How to cite: Woodhouse, S., Burke, C., Leach, N., Brennan, J., Reveley, G., Ramsamy, L., and Mitchell, H.: Climate X: Making climate risk data useful and usable for the financial sector, EGU General Assembly 2023, Vienna, Austria, 23–28 Apr 2023, EGU23-8097, https://doi.org/10.5194/egusphere-egu23-8097, 2023.

EGU23-10040 | Posters on site | ITS4.4/NH0.4

Communicating impacts of climate change with the RECEIPT storyline visualizer 

Gijs van den Oord, Maarten van Meersbergen, Peter Kok, Jesus Garcia Gonzales, Sander van Rijn, Alessio Ciullo, Elco Koks, Ertug Ercin, Henrique Moreno Dumont Goulart, Esther Boere, Christian Otto, Patryk Kubiczek, Robin Middelanis, Carla Mauricio, Keren Prize Bolter, Dana Stuparu, and Bart van den Hurk

Disseminating the effects of climate change and its potential future impacts to a wider audience is a demanding task, yet of great importance to society. Moreover, quantifying causal chains emerging from global warming is often impeded by the growth of unknown parameters related to modeling socio-economic responses. One method to obtain insights into the complex consequences of climate change is the use of physical climate storylines. Conceptually, storylines correspond to reasonable choices for the unknowns within the modeled impact transmission chain. They allow us to understand and describe the unfolding of climate-induced extreme events, making the impacts of global warming tangible to a wide range of potential stakeholders.

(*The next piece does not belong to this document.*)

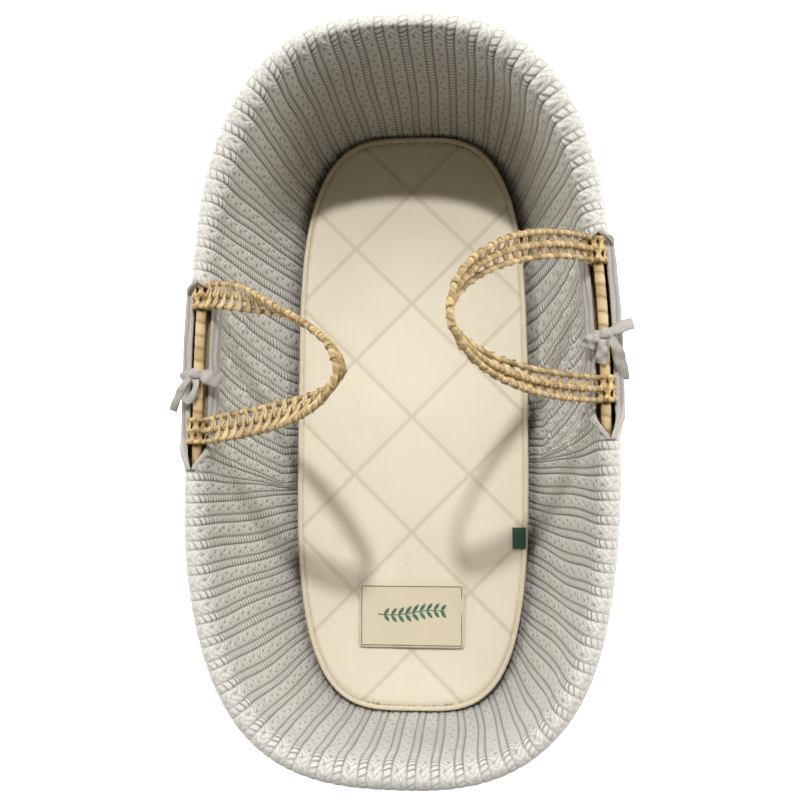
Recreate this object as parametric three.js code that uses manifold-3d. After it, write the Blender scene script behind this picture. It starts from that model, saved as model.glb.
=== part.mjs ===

The RECEIPT project develops and applies the concept of climate storylines to provide risk information on climate change effects with a remote origin and an impact on European socio-economic sectors. Sectors that are being addressed within RECEIPT are the European critical infrastructure, manufacturing chains, the food system, financial markets and European international cooperation with (developing) regions. Experts within the consortium construct credible storylines for these sectors, often starting from extreme, disrupting historical events and translating these to counterfactual climate and socio-economic futures. These analyses are being published in scientific journals, but the RECEIPT consortium envisions an alternative dissemination channel to target a larger community.

The storyline visualizer (https://www.climateimpactstories.eu) is an interactive, web-based user interface, aimed at communicating physical climate storylines to an audience of informed stakeholders. The visualizer enables storyline developers in RECEIPT to structure their message into a logical progression of sections, and support each page with text, pictures, geospatial data and interactive charts. The visualizer also allows the user to explore data used within the storyline and browse through counterfactual futures. Currently, five storylines have been visualized with this platform, describing:

  • the future impacts of sea level rise and storm surges upon critical infrastructure around the French Atlantic coast, based upon storm Xynthia;

  • increased impacts of cyclones upon European overseas territories and the sustainability of the European Solidarity Fund within this context;

  • soy production disruptions in a warming climate and their impact on the European food system;

  • multi-breadbasket harvest failures, locust infestations and their impact upon food security in the Greater Horn of Africa;

  • the impact of extreme hurricanes in the Houston metropolitan area for global manufacturing chains and European industry.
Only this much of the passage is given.